Abilene's detention center, though, is rated under the regular accountability system because it does not meet two criteria to be an alternative campus: teachers who are certified in all areas, and a certified administrator.
The detention center has two teachers and two teacher's aides, all employed by Taylor County. They lack certifications in math and science, Jones said. She lacks mid-management certification, something a principal would have, she said. She is a certified teacher. The detention center is equipped to serve about 40 youths ages 10 to 17 from area counties, but most are from the Abilene Independent School District. They receive at least four hours a day of instruction, which takes place year-round.
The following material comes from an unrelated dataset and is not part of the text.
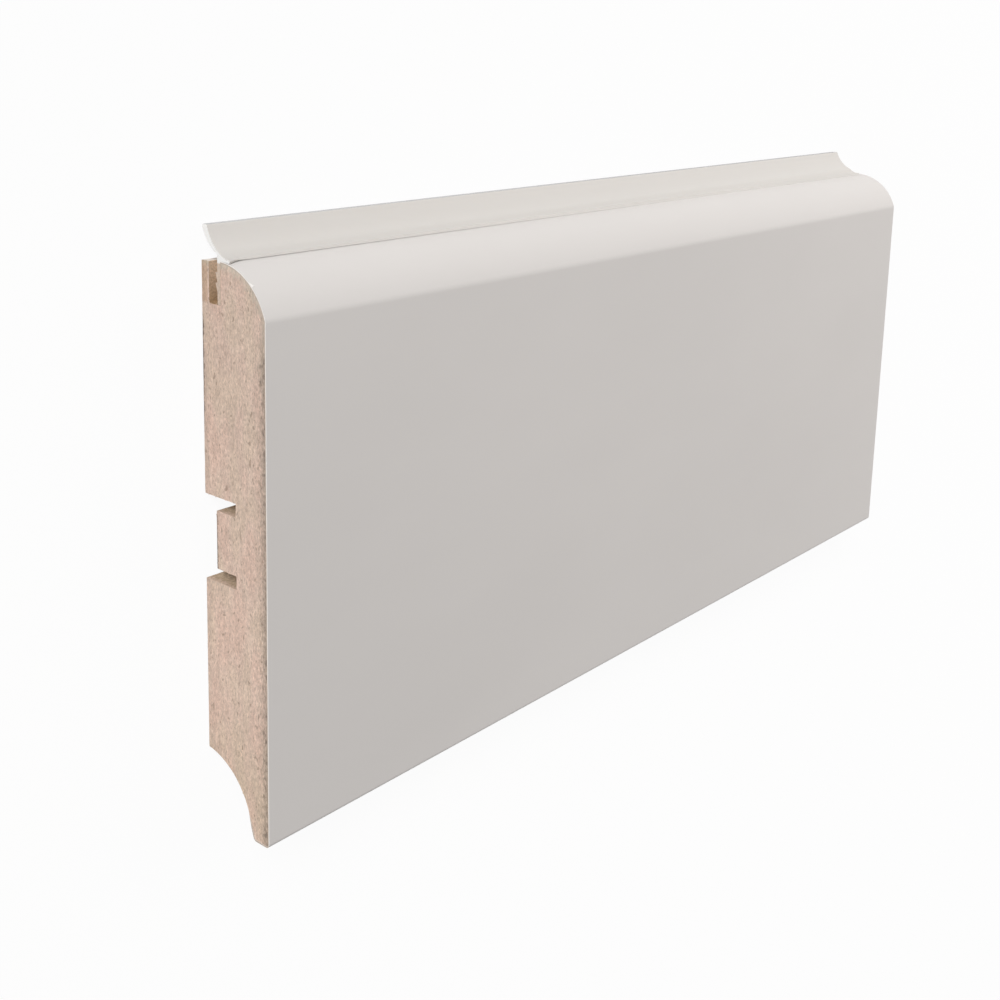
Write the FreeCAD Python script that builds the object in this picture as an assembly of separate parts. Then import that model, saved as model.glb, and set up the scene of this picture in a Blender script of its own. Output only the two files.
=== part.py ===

The center, 889 S. 25th St., is considered an AISD campus because it is in the district's boundaries. TAKS scores from the detained students are factored into the district's overall rating. AISD helped the detention center work on an improvement plan as required by the state after last year's unacceptable rating. Jones said another plan will be needed because of this year's poor rating. She said the teachers at the detention center work hard to motivate students to take school seriously. Most students receive one-on-one instruction, although some group lessons are given.
Students take science, but without labs. Jones said they cannot be given knives or other sharp objects. Considering the circumstances, Jones said she was proud that 71 percent of the students passed the reading or English TAKS tests this year. Two students returned to Abilene High School to graduate in May and six earned their GED.